[upon previewing, i know the fonts are all screwy here...just copy and paste or squint
. I'll work on reformatting this after I get some sleep. I've written this for WSS 3.0, but if you're using MOSS 2007, the steps are virtually identical. You might just need to do a little control-F in regedit to get to the appropriate key location (i think its under OfficeServer instead of Shared Tools - something like that)]
To Install support for PDF / MDI / TIF / XPS indexing in Sharepoint 3.0
Sorry for the delay - yeah MDI indexing was crucial for me as well as the filesizes are much more compressed. The search filter settings are located in 3 different locations, but are all virtually identical in nature - they all relate to specific registry keys. First off, you need to make sure the MDI filter is installed in SQL server. You need to install Microsoft Document Imaging from the Office 2003 or Office 2007 installation - under Additional Tools if you do a custom installation. Then in SQL Server, run the following query to determine installed filters: select document_type, class_id, version from sys.fulltext_document_types. This will return a list of the extensions filtered along with the clsid of the components handling them. If you have an entry for .mdi files, then copy the clsid to a location you can reference later. If you do not see .mdi listed but you have MODI installed, you need to run the following sql query to enable the iFilter (something about Microsoft not signing the component so sql blocks it by default):
Code Snippet
exec sp_fulltext_service 'load_os_resources', 1;
exec sp_fulltext_service 'verify_signature', 0;
go
After this, re-run the first query to verify .mdi files are now associated with the correct component (should be clsid: 62160CBE-AFCB-4795-9B68-DDE5BA6D2524). With this done, time to modify the registry. With WSS 3.0 installed, you want to navigate to HKEY_LOCAL_MACHINE\SOFTWARE\Microsoft\Shared Tools\Web Server Extensions\12.0 - and do an export for backup purposes of everything under this key. Navigate to the sub key: HKEY_LOCAL_MACHINE\SOFTWARE\Microsoft\Shared Tools\Web Server Extensions\12.0\Search\Applications\89a9d417-5231-45b7-a9f5-08d4e043d8ce\Gather\Search\Extensions\ExtensionList - you're CLSID may differ from mine, but the structure should be similar. In the extension list you will see a list of keys listed by number with extension types as the data. Add the extensions you're interested in indexing (for me I added keys 38,39,40 with data of "pdf","mdi","xps" respectively). Next navigate to the following key: HKEY_LOCAL_MACHINE\SOFTWARE\Microsoft\Shared Tools\Web Server Extensions\12.0\Search\Setup\ContentIndexCommon\Filters\Default - Here is a key called "DefaultExtList" that should currently tell what extensions are handled by sharepoints default iFilter. I made sure to remove "Tif" and "Tiff" from this list as they need to be handled through the MODI filter. Next navigate to the key: HKEY_LOCAL_MACHINE\SOFTWARE\Microsoft\Shared Tools\Web Server Extensions\12.0\Search\Setup\ContentIndexCommon\Filters\Extension - Here you find how sharepoint maps extensions to the components to handle them. Insert keys following the existing layout by adding your extensions along with the CSLID for your MODI component (should be 62160CBE-AFCB-4795-9B68-DDE5BA6D2524). On a side note, if you pulled out the SQL iFilters list in the first step, feel free to setup PDF indexing along the way - just poing the extension PDF at the CSLID found in your SQL Server. Also, take care to point TIF and TIFF files to the MODI component as well. Last step here, I went to the following key: HKEY_LOCAL_MACHINE\SOFTWARE\Microsoft\Shared Tools\Web Server Extensions\12.0\Search\Setup\Filters - and followed the existing structure to tie my TIF and PDF extensions to the appropriate MIME-TYPEs ('application/pdf' and 'image/tiff' respectively).

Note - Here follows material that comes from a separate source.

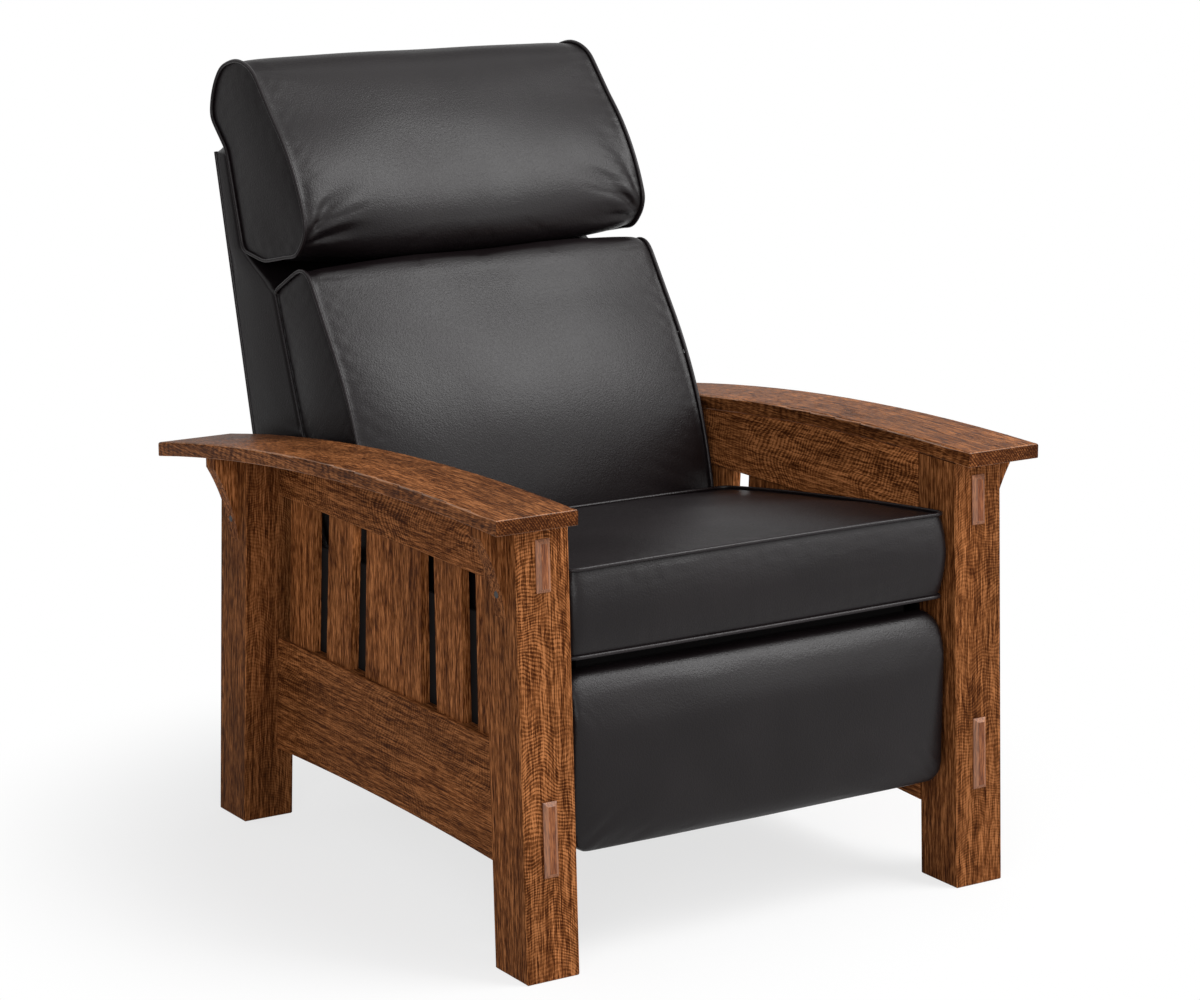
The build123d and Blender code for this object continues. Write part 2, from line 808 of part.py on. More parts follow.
# Footrest pad, crowned towards its middle and hollowed for its board
with BuildPart() as footrest_pad:
    with BuildSketch(front_plane(-footrest_back)):
        with Locations((0, footrest_middle)):
            RectangleRounded(2 * footrest_half, footrest_height, footrest_corner)
    extrude(amount=footrest_front + footrest_crown - footrest_back)
    with BuildSketch(Plane(origin=(0, mid_y, footrest_bottom))):
        with BuildLine():
            left = (-footrest_half, -footrest_front)
            right = (footrest_half, -footrest_front)
            ThreePointArc(left, (0, -footrest_front - footrest_crown), right)
            Polyline(right, (footrest_half, -footrest_back), (-footrest_half, -footrest_back), left)
        make_face()
    extrude(amount=footrest_height, mode=Mode.INTERSECT)
    fillet(footrest_pad.faces().sort_by(Axis.Y)[0].edges(), footrest_round)
    with BuildSketch(front_plane(-footrest_back)):
        with Locations((0, footrest_middle)):
            RectangleRounded(
                board_width + 2 * joint_clearance,
                board_height + 2 * joint_clearance,
                footrest_board_margin + joint_clearance,
            )
    extrude(amount=footrest_board_thickness + joint_clearance, mode=Mode.SUBTRACT)
finish(footrest_pad, "footrest_pad")


def frame_top(y):
    """Height of the seat frame's sloping top edge."""
    share = (y + seat_frame_front) / (seat_frame_rear + seat_frame_front)
    return seat_frame_front_top + share * (seat_frame_rear_top - seat_frame_front_top)


def seat_board_points(before, behind, bottom):
    """Outline of a seat frame board between two places along Y."""
    return (before, bottom), (behind, bottom), (behind, frame_top(behind)), (before, frame_top(before))


# Seat frame boards, standing on the flanges of the seat rails
board_inner = seat_frame_half - seat_board
for name, side in sides:
    with BuildPart() as seat_side_board:
        points = seat_board_points(-seat_frame_front, seat_frame_rear, seat_rail_top)
        prism(side, board_inner, seat_frame_half, *points)
    finish(seat_side_board, f"seat_side_board_{name}")

with BuildPart() as seat_front_board:
    bar(board_inner, *seat_board_points(-seat_frame_front, seat_board - seat_frame_front, seat_rail_top))
finish(seat_front_board, "seat_front_board")

with BuildPart() as seat_rear_board:
    bottom = seat_rail_top - seat_rear_board_drop
    bar(board_inner, *seat_board_points(seat_frame_rear - seat_board, seat_frame_rear, bottom))
finish(seat_rear_board, "seat_rear_board")

# Zigzag seat springs, each one unbroken wire between the front and rear boards
spring_start = seat_board - seat_frame_front + seated_gap
spring_slope = atan2(seat_frame_rear_top - seat_frame_front_top, seat_frame_rear + seat_frame_front)
spring_run = seat_frame_rear - seat_board - seated_gap - spring_start
spring_length = spring_run / cos(spring_slope)
spring_turn = spring_length / (2 * spring_half_turns + 4)


def spring_plane(x):
    """Plane of one spring: local axes along X and along the seat's slope to the rear."""
    origin = (x, mid_y + spring_start, frame_top(spring_start) - spring_wire_radius - seated_gap)
    normal = (0, -sin(spring_slope), cos(spring_slope))
    return Plane(origin=origin, x_dir=(1, 0, 0), z_dir=normal)


with BuildPart() as seat_springs:
    spacing = 2 * board_inner / (spring_count + 1)
    diagonal = spring_turn * sin(radians(quarter_turn / 2))
    for number in range(spring_count):
        with BuildLine(spring_plane(spacing * (number + 1) - board_inner)) as wire:
            along = spring_turn
            Line((0, 0), (0, along))
            first_bend = (diagonal - spring_turn, along + diagonal)
            ThreePointArc((0, along), first_bend, (-spring_turn, along + spring_turn))
            along += spring_turn
            before = -spring_turn
            way = -1
            for turn in range(spring_half_turns):
                bend = way * spring_half_straight
                middle = (bend + way * spring_turn, along + spring_turn)
                Line((before, along), (bend, along))
                ThreePointArc((bend, along), middle, (bend, along + 2 * spring_turn))
                along += 2 * spring_turn
                before = bend
                way = -way
            start = (-way * spring_turn, along)
            last_bend = (way * (diagonal - spring_turn), along + spring_turn - diagonal)
            Line((before, along), start)
            ThreePointArc(start, last_bend, (0, along + spring_turn))
            along += spring_turn
            Line((0, along), (0, along + spring_turn))
        with BuildSketch(Plane(origin=wire.wire() @ 0, z_dir=wire.wire() % 0)):
            Circle(spring_wire_radius)
        sweep(path=wire.wire())
finish(seat_springs, "seat_springs")

# Least gap of a spring's wire to itself, between points further along it than one turn
spring_wire = wire.wire()
sample_step = spring_wire_radius
sample_count = int(spring_wire.length / sample_step)
samples = [spring_wire @ (number / sample_count) for number in range(sample_count)]
skipped = int(pi * spring_turn / sample_step)
spring_gap = min(
    (samples[second] - samples[first]).length
    for first in range(len(samples))
    for second in range(first + skipped, len(samples))
)
print("least gap of a seat spring to itself, mm:", round(spring_gap - 2 * spring_wire_radius, 2))

# Seat cushion: boxed, crowned towards its middle, with a bulging front
with BuildPart() as seat_cushion:
    for x, crown in ((-seat_half, seat_edge_crown), (0, seat_crown), (seat_half, seat_edge_crown)):
        with BuildSketch(side_plane(x)) as section:
            with BuildLine():
                front_low = (-seat_front, frame_top(-seat_front) + seated_gap)
                front_high = (-seat_front, seat_front_top)
                rear_high = (seat_rear, seat_rear_top)
                rear_low = (seat_rear, frame_top(seat_rear) + seated_gap)
                nose = (-seat_front - seat_bulge, (front_low[1] + front_high[1]) / 2)
                chord = front_high[1] + seat_crown_share * (rear_high[1] - front_high[1])
                place = front_high[0] + seat_crown_share * (rear_high[0] - front_high[0])
                ThreePointArc(front_low, nose, front_high)
                ThreePointArc(front_high, (place, chord + crown), rear_high)
                Polyline(rear_high, rear_low, front_low)
            make_face()
            fillet(section.vertices(), seat_round)
    loft()
finish(seat_cushion, "seat_cushion")


def back_points(drop=0):
    """Outline of the back cover, with its open foot lowered to cut through."""
    rear_slope = (back_top_rear[0] - back_bottom_rear[0]) / (back_top_rear[1] - back_bottom_rear[1])
    front_slope = (back_lumbar[0] - back_bottom_front[0]) / (back_lumbar[1] - back_bottom_front[1])
    return (
        (back_bottom_rear[0] - rear_slope * drop, back_bottom_rear[1] - drop),
        back_top_rear,
        back_top_front,
        back_neck,
        back_shoulder,
        back_lumbar,
        (back_bottom_front[0] - front_slope * drop, back_bottom_front[1] - drop),
    )


# Back cover: a padded shell, open at its foot
with BuildPart() as back_cover:
    with BuildSketch(side_plane(-back_half)):
        Polygon(*back_points(), align=None)
    extrude(amount=2 * back_half)
    rim = back_cover.faces().filter_by(Axis.X).edges()
    foot = back_cover.faces().sort_by(Axis.Z)[0].edges()
    fillet(rim - foot, back_round)
    inner_half = back_half - back_skin
    with BuildSketch(side_plane(-inner_half)):
        Polygon(*back_points(overrun), align=None)
        offset(amount=-back_skin, kind=Kind.INTERSECTION, mode=Mode.REPLACE)
    extrude(amount=2 * inner_half, mode=Mode.SUBTRACT)
finish(back_cover, "back_cover")

# Side panels inside the cover
panel_outer = back_half - back_skin - seated_gap - plate_thickness
panel_inner = panel_outer - back_panel_thickness
for name, side in sides:
    with BuildPart() as back_panel:
        with BuildSketch(slab(side, panel_inner, panel_outer)):
            Polygon(*back_points(), align=None)
            offset(amount=-back_skin - seated_gap, kind=Kind.INTERSECTION, mode=Mode.REPLACE)
            with Locations((back_shoulder[0], back_panel_foot)):
                Rectangle(frame_width, frame_width, align=(Align.CENTER, Align.MIN), mode=Mode.INTERSECT)
        extrude(amount=back_panel_thickness)
    finish(back_panel, f"back_panel_{name}")

# Cross rails between the side panels, along the rear of the back
back_lean = atan2(back_top_rear[0] - back_bottom_rear[0], back_top_rear[1] - back_bottom_rear[1])
for end, share in back_rail_place_shares.items():
    height = back_bottom_rear[1] + share * (back_top_rear[1] - back_bottom_rear[1])
    with BuildPart() as back_rail:
        with BuildSketch(side_plane(-panel_inner)):
            rear_edge = back_bottom_rear[0] + tan(back_lean) * (height - back_bottom_rear[1])
            inset = (back_skin + seated_gap + back_rail_thickness / 2) / cos(back_lean)
            with Locations((rear_edge - inset, height)):
                Rectangle(back_rail_thickness, back_rail_height, rotation=-degrees(back_lean))
        extrude(amount=2 * panel_inner)
    finish(back_rail, f"back_rail_{end}")


cover_slope = (back_lumbar[0] - back_bottom_front[0]) / (back_lumbar[1] - back_bottom_front[1])


def cover_face(z):
    """Place along Y of the cover's outer face at the front, below the lumbar point."""
    return back_bottom_front[0] + cover_slope * (z - back_bottom_front[1])


def cover_front(z):
    """Place along Y of the cover's inner face at the front, below the lumbar point."""
    return cover_face(z) + back_skin * hypot(1, cover_slope)


# Steel brackets that carry the back on its pivots
for name, side in sides:
    with BuildPart() as back_bracket:
        bracket_inner = panel_outer
        bracket_outer = panel_outer + plate_thickness
        with BuildSketch(slab(side, bracket_inner, bracket_outer)):
            foot_z = back_bottom_front[1]
            eye_top = back_pivot[1] + bracket_eye
            Polygon(
                (back_pivot[0], back_pivot[1] - bracket_eye),
                (cover_front(foot_z) + bracket_width - bracket_eye, back_pivot[1] - bracket_eye),
                (cover_front(bracket_top) + bracket_clear + bracket_width, bracket_top),
                (cover_front(bracket_top) + bracket_clear, bracket_top),
                (cover_front(foot_z) + bracket_clear, foot_z),
                (cover_front(foot_z) + bracket_clear - bracket_eye / 2, eye_top),
                (back_pivot[0], eye_top),
                align=None,
            )
            with Locations(back_pivot):
                Circle(bracket_eye)
        extrude(amount=plate_thickness)
        stud(side, back_pivot, bracket_outer, rail_layer + plate_thickness + stud_end, back_pivot_radius)
        stud(side, back_pivot, bracket_outer, rail_layer - stud_end, 2 * back_pivot_radius)
    finish(back_bracket, f"back_bracket_{name}")


def pushed(point, crown, lean=lumbar_face_angle):
    """Point of a cushion's face moved out by its crown, square to the face."""
    return (point[0] - crown * cos(radians(lean)), point[1] + crown * sin(radians(lean)))


# Lumbar cushion, which leans on the front of the cover
with BuildPart() as lumbar_cushion:
    for x, share in ((-lumbar_half, 0), (0, 1), (lumbar_half, 0)):
        with BuildSketch(side_plane(x)) as section:
            with BuildLine():
                foot = lumbar_foot
                belly = pushed(lumbar_belly, share * lumbar_crown)
                brow = pushed(lumbar_brow, share * lumbar_brow_crown)
                top_front = pushed(lumbar_top_front, share * lumbar_top_crown)
                top_middle = (lumbar_top_middle[0], lumbar_top_middle[1] + share * lumbar_top_crown)
                shoulder = (back_shoulder[0] - 2 * seated_gap, back_shoulder[1])
                waist = (back_lumbar[0] - 2 * seated_gap, back_lumbar[1])
                heel = (cover_face(lumbar_foot[1]) - 2 * seated_gap, lumbar_foot[1])
                ThreePointArc(foot, belly, brow)
                Line(brow, top_front)
                ThreePointArc(top_front, top_middle, lumbar_top_rear)
                Polyline(lumbar_top_rear, shoulder, waist, heel, foot)
            make_face()
    loft()
finish(lumbar_cushion, "lumbar_cushion")


def swelled(point, share):
    """Point of the pillow moved away from its centre by its crown."""
    away = hypot(point[0] - pillow_centre[0], point[1] - pillow_centre[1])
    step = share * pillow_crown / away
    return tuple(value + step * (value - middle) for value, middle in zip(point, pillow_centre))


# Head pillow, over the top of the back
with BuildPart() as head_pillow:
    for x, share in ((-pillow_half, 0), (0, 1), (pillow_half, 0)):
        with BuildSketch(side_plane(x)):
            with BuildLine():
                foot = swelled(pillow_foot, share)
                nose = swelled(pillow_nose, share)
                brow = swelled(pillow_brow, share)
                front = swelled(pillow_front, share)
                back = swelled(pillow_back, share)
                heel = (pillow_rear, pillow_heel_height)
                hook = (back_top_front[0], back_top_front[1] + 2 * seated_gap)
                neck = (back_neck[0] - 2 * seated_gap, back_neck[1] + seated_gap)
                ThreePointArc(foot, swelled(pillow_chin, share), nose)
                ThreePointArc(nose, swelled(pillow_face, share), brow)
                Line(brow, front)
                ThreePointArc(front, swelled(pillow_crest, share), back)
                ThreePointArc(back, swelled(pillow_nape, share * pillow_nape_share), heel)
                Polyline(heel, hook, neck, pillow_under, foot)
            make_face()
    loft()
finish(head_pillow, "head_pillow")
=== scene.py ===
"""Mission reclining armchair: quartersawn oak, black leather cushions and a steel recliner
mechanism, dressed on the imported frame."""

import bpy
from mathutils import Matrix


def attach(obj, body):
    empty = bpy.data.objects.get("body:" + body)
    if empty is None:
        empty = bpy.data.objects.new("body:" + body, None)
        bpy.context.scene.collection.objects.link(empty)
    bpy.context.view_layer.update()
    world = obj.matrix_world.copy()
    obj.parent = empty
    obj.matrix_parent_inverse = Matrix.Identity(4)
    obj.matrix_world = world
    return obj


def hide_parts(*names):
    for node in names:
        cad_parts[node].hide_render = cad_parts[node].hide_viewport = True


bl_info = {
    "name": "Mission Reclining Armchair",
    "version": (1, 0, 0),
    "blender": (4, 5, 0),
    "location": "3D View > Sidebar > Armchair",
    "description": "Stained oak, leather cushions with piping, and a studio for a mission recliner",
    "category": "Object",
}

import math

import bpy
import numpy as np
from bpy.props import FloatProperty, FloatVectorProperty, IntProperty, PointerProperty
from mathutils import Vector

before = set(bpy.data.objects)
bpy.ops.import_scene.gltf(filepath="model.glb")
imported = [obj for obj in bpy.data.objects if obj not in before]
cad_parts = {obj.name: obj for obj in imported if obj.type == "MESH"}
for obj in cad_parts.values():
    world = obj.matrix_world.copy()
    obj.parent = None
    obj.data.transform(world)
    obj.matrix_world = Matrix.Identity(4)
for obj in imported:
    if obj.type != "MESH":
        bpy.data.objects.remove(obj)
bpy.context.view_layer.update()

SIDEWAYS = (1.0, 0.0, 0.0)
UP = (0.0, 0.0, 1.0)
SIDES = {"left": -1, "right": 1}
# Degrees by which the posts lean along Y
FRONT_RAKE, REAR_RAKE = 2.6, -3.5
RED_STAIN = (0.18, 0.054, 0.026)
# Pale colour that the oak's eased edges are blended towards: painted highlight, where the rounded
# arrises catch the light
EDGE_HIGHLIGHT_COLOUR = (0.66, 0.50, 0.40)
FRAME_WOOD = (0.56, 0.40, 0.23)
# How far the piping's middle stands outside its seam
PIPING_STAND = 0.0009
# Where the photograph was taken from, worked out from the chair's straight edges
CAMERA_PLACE = (-2.45428, -3.91709, 1.52752)
CAMERA_TURN = (math.pi / 2 - 0.224, 0.0, -0.570)
# Powers of the two weak lamps, in watts
LOW_POWER, TOP_POWER = 14.0, 10.0
# Places along Y below are measured from the middle of the feet, which is here in the frame
FEET_MIDDLE = -0.084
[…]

With this done, do another backup of this entire part of the registry in case things need to be redone. While I originally thought these changes would do the trick, after a server reboot I found out that all the registry settings I modified were reverted back to the original settings automatically (I was pretty pissed). If this happens, you can simply execute the backed up .reg file to merge the changes you made right back in. After my registry was put back to normal I figured there must be saved copies of this part of the registry somewhere (sharepoint must do some comparison against factory default settings and modify if it notices changes/corruption). The copy of the registry is actually held in your SQL Server database for sharepoint as a binary field in a table. Specifically, in your Search Database under the table MSSconfiguration is a record with the field Name='RegistryBlob' and BigValue= the binary data containing the original registry information. I wrote a little .net application that retrieved the binary bytes from this record and wrote them to the filesystem. Open up the file in a text editor and you will see it is just another .reg file. You need to make the same updates you made to the actual registry in this file, so that upon comparison Sharepoint will not recognize any differences. This is were cutting and pasting from the backup .reg files I mentioned previously will make this very easy. Upon finishing the file updates, modify your application to then read the bytes from the file and update the existing record with the new binary data. Lastly, upon searching around the hard drive I found another file located around the Program Files\Common Files\Microsoft Shared\etc... called 'registryblob.reg' that was another 3rd copy of the same registry information. I simply copied over this file (after making a backup) with the same file I was uploading in binary back to the MSSconfiguration table. With this done, you should be good to go. Again, we're making the same registry modifications but in 3 different locations. Once in the actual registry, once in a .reg file around the hard drive, and once in a binary file held in the Search Database table MSSconfiguration. Reboot the server, upload a .mdi/.tif/.pdf file(s), wait 10 mins or so and do a search against content in the file. Should be jackpot. The following is the code I used to write the binary into/out of the table (pretty basic stuff):
Code Snippet
'Read binary to local file
Dim sql As String = "SELECT BigValue FROM MSSConfiguration WHERE Name = 'RegistryBlob'"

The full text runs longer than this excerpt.